I got the idea for this post after seeing a press release from Navitaire on re-signing Virgin Blue. The news that they were going down this path has been widely known for months, but I assume the delay on the press release is that the contract was probably only recently finalized.
Virgin Blue plans to use the New Skies platform to help:
- Boost profitability and revenue with flexible ancillary service offerings for car-hire, travel insurance and other functions, all integrated directly into the booking flows;
- Expand revenue-generating inter-airline and code-share services by aligning with an extensive network of airlines partners;
- Create new product and market offerings to reach high-yield and leisure travelers by incorporating customer-centric data throughout the entire guest lifecycle;
- Provide comprehensive day-of-departure passenger services through advanced guest recognition capabilities; and
- Optimize the combination of seat revenue and guest satisfaction by offering New Skies’ proprietary ‘Intelligent Seating’ capabilities.
Almost all the points above are quite interesting for me, most of all the first point; but this post is not intended to be about Virgin Blue, rather it is on the general topic of selling products generating ancillary revenue in the online air ticket booking flow or at some other point in time. I actually plan to refer to Delta more than Virgin Blue on this point, but before I leave Navitaire completely, I refer back to another airline that recently decided to move away from the Navitaire system. In the words of David Barger from JetBlue on the reason for the switch: “The ability to as we take a look at the booking flow through the website and the ability to monetize the booking flow… So we just think this is prudent for this time because it really, we think, optimizes our revenue opportunities.” Obviously far from a cut and dry argument, as different airlines seem to see the merits of Navitaire very differently.

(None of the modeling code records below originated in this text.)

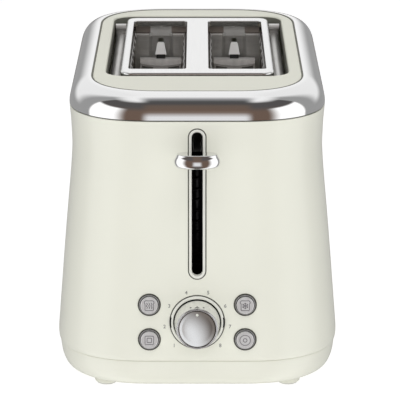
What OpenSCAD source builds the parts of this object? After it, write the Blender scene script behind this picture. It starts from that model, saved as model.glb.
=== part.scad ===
// Two-slot pop up toaster with a lever, a browning dial and four push buttons.
// Millimetres, +Z up, lever side towards -Y, origin at the middle of the footprint.

/* [Body] */
// Width over the shoulder, where the bright bezel meets the housing
shoulder_width = 168; // [164:1:172]
// Length over the shoulder, front to back
shoulder_length = 275; // [271:1:279]
// Height of the top panel above the table
height = 198; // [195:1:201]
// How far the housing flares outwards below the waist
flare_gain = 1; // [0.8:0.05:1.1]
// Wall thickness of the housing
wall = 2.2; // [1.8:0.1:2.6]

/* [Bread slots] */
// Length of each bread slot
slot_length = 146; // [138:1:150]
// Width of each bread slot
slot_width = 38.3; // [36:0.1:39.5]
// Width of the bar between the two slots
slot_bar = 15.1; // [14.5:0.1:17]
// Depth of the bread rack below the slot plate at rest
rack_depth = 27; // [26:1:32]

/* [Lever] */
// Width of the lever's grip
lever_width = 29.6; // [26:0.2:34]
// Height of the lever's grip
lever_height = 9.3; // [8:0.1:10]
// Downward travel of the carriage
lever_travel = 76; // [70:1:76]

/* [Controls] */
// Height of the dial's centre above the table
dial_z = 49.2; // [48:0.1:52]
// Diameter of the dial's surround
dial_diameter = 35.6; // [34:0.2:37]
// Diameter of the browning knob
knob_diameter = 26.8; // [25:0.2:28]
// Diameter of each push button's surround
button_diameter = 14.8; // [14:0.2:16]
// Sideways distance from the dial to each column of buttons
button_x = 31.1; // [30:0.1:33]
// Half of the distance between the upper and the lower buttons
button_v = 11.6; // [10.5:0.1:12.5]

/* [Hidden] */
$fn = 48;
corner_power = 2.4;
corner_steps = 14;
tiny = 0.02;

half_w = shoulder_width / 2;
half_l = shoulder_length / 2;
seam_z = 22.6;
shoulder_z = height - 15.7;
corner = 57;

// share of the housing's height and outward offset at that level
body_profile = [
    [0, 9.0], [0.034, 9.3], [0.347, 5.1], [0.51, 2.8], [0.616, 1.2], [0.716, -0.3],
    [0.773, -1.0], [0.823, -1.4], [0.873, -1.2], [0.923, -0.9], [1, 0]
];
// level and inset of the base below the housing's widest point
base_profile = [
    [3, 13], [3.3, 10], [4.2, 7.2], [6, 4.9], [9, 3.2], [13, 2], [18, 1.3], [22.3, 1]
];
base_inner = [[22.3, 3.4], [13, 4.5], [8, 7], [5.8, 12]];

flat_low = seam_z + body_profile[1][0] * (shoulder_z - seam_z);
flat_high = seam_z + body_profile[2][0] * (shoulder_z - seam_z);
lean = atan((flare(flat_low) - flare(flat_high)) / (flat_high - flat_low));
widest = flare(flat_low);
lever_reach = half_l + 23.5;
reach_rear = half_l + widest;

// top panel
ring_w = half_w - 14.5;
ring_l = half_l - 15;
ring_corner = 48;
opening_w = 60.5;
opening_l = 92;
opening_y = 10.85;

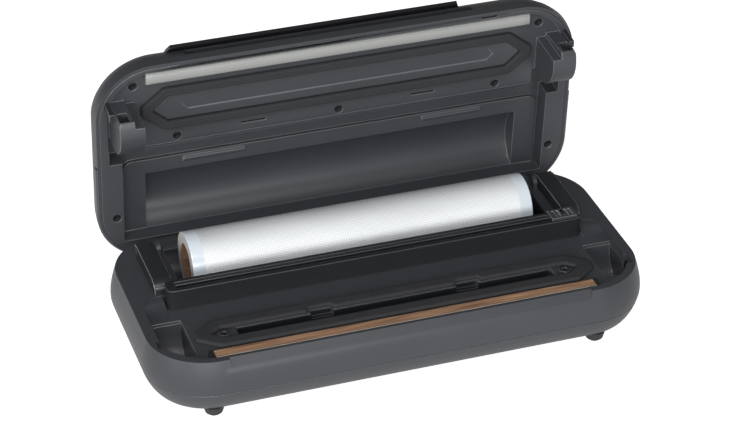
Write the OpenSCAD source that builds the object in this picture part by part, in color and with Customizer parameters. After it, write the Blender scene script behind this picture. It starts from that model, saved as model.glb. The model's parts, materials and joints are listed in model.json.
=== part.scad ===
// Countertop vacuum sealer with roll storage, bag cutter and hinged lid.
// Millimetres, +Z up, -Y towards the user. The origin is the middle of the
// base's flat underside; the feet reach below it. The lid stands open.

/* [Base] */
// Depth of the sealing area, from the front rim to the cutter bar
front_d = 81.2; // [78:0.1:90]
// Depth of the rear deck, from the roll to the rear rim
rear_d = 20.4; // [19:0.1:26]
// Plan radius of the base's corners at the rim
corner_r = 46; // [42:1:50]
// Height of the rim above the underside
rim_h = 46.6; // [45:0.2:50]
// How far the side wall swells out below the rim
bulge = 4.6; // [3:0.2:6]
// Height of the widest line of the wall
bulge_h = 23.8; // [22:0.2:26]
// How far the flat underside stands in from the rim outline
under_inset = 7.8; // [6:0.2:10]
// Height of the joint between the bottom cover and the housing
part_h = 19.3; // [17:0.1:20]
// Wall thickness of the housings
wall = 2.6; // [2.2:0.1:3]
// Width of the raised border round the working area
border_w = 8.5; // [7:0.5:10]
// Depth of the working area below the rim
recess_d = 4.4; // [4:0.1:5]
// Straight front edge left at each end of the sloping thumb recess
thumb_end = 6; // [2:1:20]
// Height of the thumb recess
thumb_h = 7.2; // [5:0.1:9]

/* [Feet] */
// How far the feet stand in from the left and right of the rim
foot_in_x = 41.9; // [38:0.1:50]
// How far the feet stand in from the front and rear of the rim
foot_in_y = 13.8; // [13:0.1:20]
// Height of a foot below the underside
foot_h = 8; // [6:0.5:10]
// Radius of a foot where it meets the cover
foot_r = 8; // [6:0.5:9]

/* [Sealing] */
// How far the heated sealing strip reaches past each end of the bag roll
seal_over = 11.3; // [5:0.1:12]
// Width of the heated sealing strip
seal_w = 9.7; // [8:0.1:10]
// Gap between the foam ring's tips and the latch pockets
ring_gap = 3.5; // [2:0.5:8]
// Depth of the foam ring from front to back
ring_d = 35; // [33:0.5:36]
// Width of the foam band
ring_band = 11; // [9:0.5:12]
// Width of the lid's narrower foam band
upper_band = 7.5; // [6:0.5:9]
// How much deeper the lid's foam ring is than the lower one
upper_more = 3; // [0:0.5:4]
// How far the lid's foam ring lies behind the lower one
upper_back = 4.5; // [0:0.5:5]
// Height of the lower foam ring
ring_t = 3.2; // [2.6:0.1:3.6]
// Floor left between the foam ring's tip and the trough's end
trough_end = 32.5; // [30:0.5:45]
// Depth of the drip trough below the rim
trough_deep = 16; // [12:0.5:18]

/* [Bag roll] */
// Width of the bag film roll
roll_l = 280; // [220:1:284]
// Gap between the roll and each end of its bay
roll_gap = 12; // [6:0.5:14]
// Outer radius of the film roll
roll_r = 24.5; // [20:0.5:25]
// Outer radius of the cardboard core
core_r = 15.5; // [14:0.5:17]
// Wall of the cardboard core
core_t = 1.9; // [1.2:0.1:2.5]

/* [Cutter] */
// Depth of the cutter bar from front to back
bar_d = 16; // [14:0.5:18]
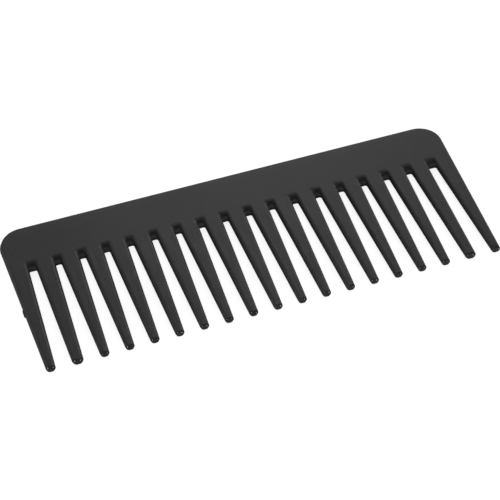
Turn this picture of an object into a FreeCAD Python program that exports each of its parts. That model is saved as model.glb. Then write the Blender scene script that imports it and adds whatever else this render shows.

I originally held the view that the airline website’s primary objective was to sell air tickets, and that trying to sell any other products in the flow prior to ticket purchase was to risk distracting customers and losing sales. So the sale of ancillaries was best done after ticket purchase. This model was generally referred to as Flights Plus – with dynamic packaging at the opposite end of the scale, and selling ancillaries during the booking flow falling somewhere in between the two.
Insurance was the first crack in the pure flights plus model, as unquestionably the best place to sell this product is prior to payment of the air segment. The raft of a la carte fees like pre-paid checked baggage that have cropped up recently also clearly deserve to be sold during the booking flow. But the jury is still out on hotels, cars, destination content and the like.
EasyJet were one of the first cariers I saw integrating hotels into the booking flow, and it was quite well done at launch as there were a very limited number of hotels offered; so minimal chance for user distraction that could lead to them abandoning the session. As a point of contrast, I was recently on Delta.com looking at flights from Madrid to New York. I’ve given the Delta website high praise in the past, but unfortunately today I’m singing from a different songbook. Firstly, I don’t understand why the prices shown on the page shown here are not in the point of sale currency, and also why taxes aren’t included. The explanatory text says fares shown in billing address currency will appear later, but whether it is eventually billing address or point of sale currency, USD minus taxes is of minimal use in deciding whether or not to move to the next screen at this point in the flow. Secondly, and a much lesser point, I’m not sure why the terms and conditions for ancillary products not even available for purchase on this page need to appear at this point – it is just another confusing link to distract the consumer from their intended purchase of the air segment.
But the real reason for this post was about whether to put ancillary revenue generating products into the booking flow. On the right is one example of why this can be fraught with danger. At this point I have selected some flights to New York but not added customer details or paid anything. Admittedly I had to click an optional second time to see more destination content and get to this ugly UI screen capture I’ve shown here; most potential purchasers wouldn’t go this deep. But to even give me the option, and thereby give me the real risk risk of a session timing out because screens and screens of new data appeared (without even having the date pre-selected to my date of arrival) in order to try and sell me small value items whilst risking the air segment sale is something unfathomable.
I know a lot of suppliers to the airline industry read this blog, and the questions I am raising are much more about integration than the quality of the ancillary products platform itself, in this case iseatz. This company is currently getting some decent publicity for their platform, but I have mentioned them once before in relation to poor integration; presumably an area of responsibility of their airline customers. This is no different to companies like isango or Unaira who have a good product, but where the failings are more often than not to be found in the website integration and the overall selling approach taken by the airline, rather than any weaknesses in the product itself. Not that the suppliers get off completely, as claiming expertise in ancillary revenue means there is an obligation to push airlines to adopt best practice and then everyone wins – I myself have stood in the corner of third party vendors in this type of discussion with airlines on numerous occassions, and chances are I will be doing likewise even more frequently in future as optimization of ancillary revenue becomes an even hotter topic in the airline industry.
So the verdict from today’s post is this: There are no hard and fast rules about how much ancillary revenue you should generate during the online booking flow, but if the way you have chosen to integrate it online means there is ever a risk of losing the air sale, then the answer is clearly don’t do it!